Marie Curie (1867–1934), born Maria Salomea Skłodowska, was a pioneering Polish-French physicist and chemist known for her groundbreaking research on radioactivity. She became the first woman to win a Nobel Prize in 1903 in Physics, shared with her husband Pierre Curie and Henri Becquerel. Additionally, she won a second Nobel Prize in Chemistry in 1911 for her discovery of the elements polonium and radium, making her the first person to win Nobel Prizes in two different scientific fields.

Curie was notable for her work in isolating radioactive isotopes and her development of mobile X-ray machines during World War I, which significantly contributed to medical practices in battlefield conditions. Born in Warsaw, she faced numerous obstacles due to her gender, yet she persevered, eventually becoming the first female professor at the University of Paris. 

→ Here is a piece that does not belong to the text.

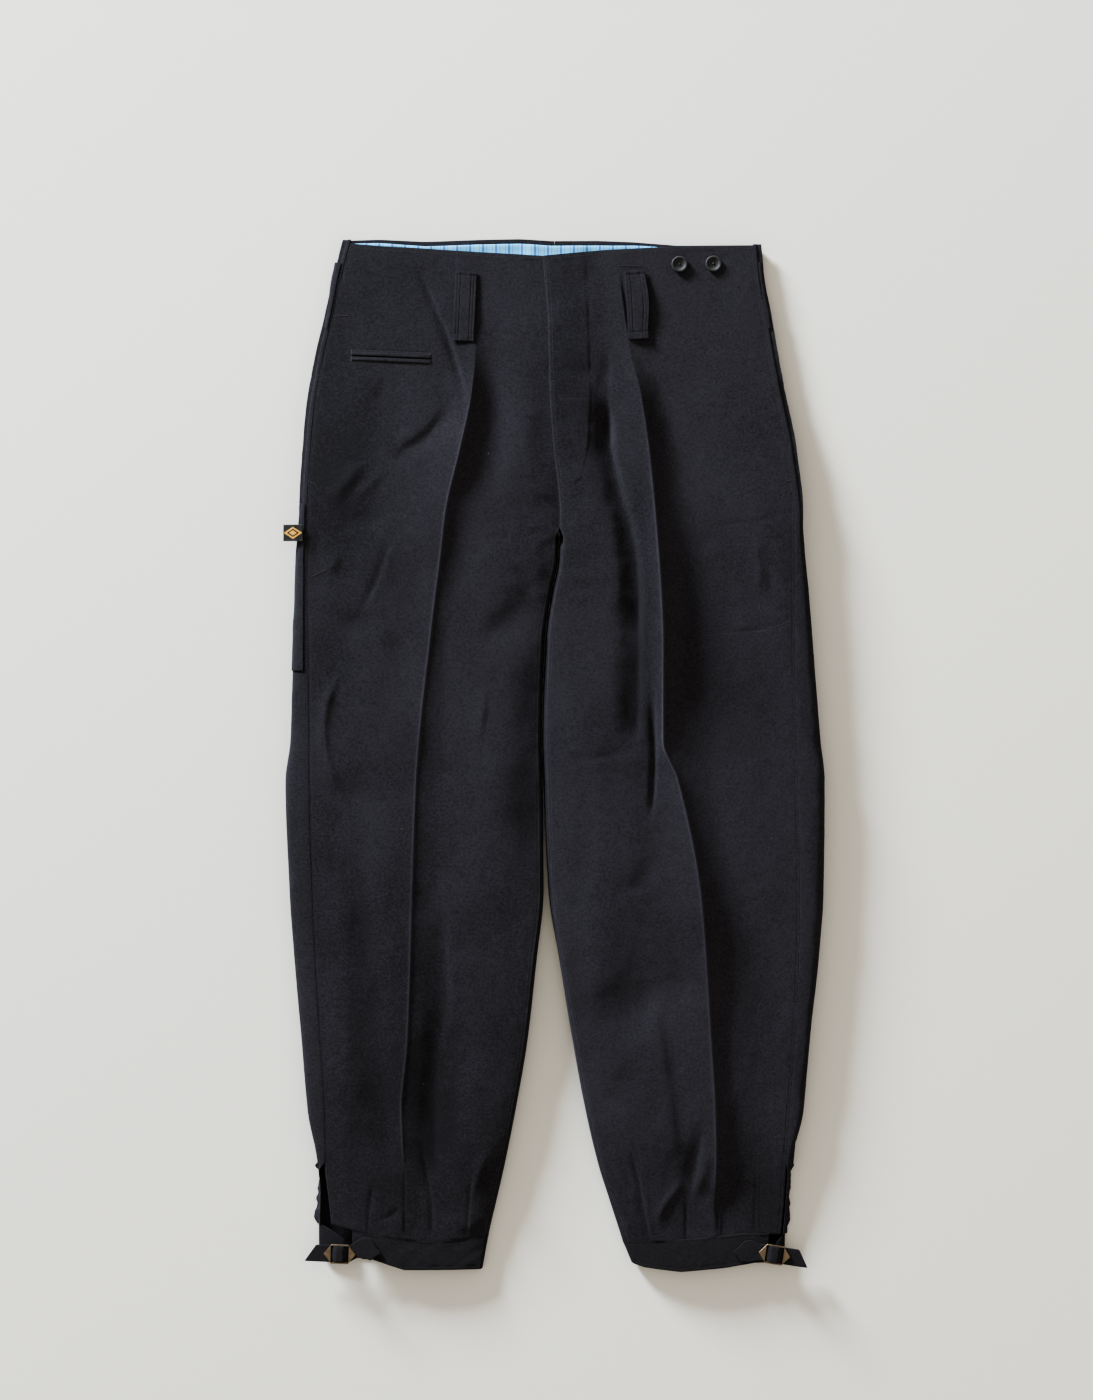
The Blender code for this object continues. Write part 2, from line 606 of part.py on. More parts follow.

Her health deteriorated due to prolonged exposure to radiation, leading to her death from aplastic anemia in 1934. Curie's legacy includes the continuing influence of her research in the fields of physics and medicine, several medical institutes named in her honor, and the establishment of the curie as a unit of radioactivity. She remains an iconic figure in science and a symbol of women's contributions to the field.

## Key Points:
- **Birth:** November 7, 1867, Warsaw, Poland
- **Death:** July 4, 1934, Passy, France
- **Nobel Prizes:** Physics (1903), Chemistry (1911)
- **Notable Discoveries:** Polonium, Radium
- **Legacy:** Curie unit of radioactivity, Curie Institutes, numerous honors and memorials worldwide.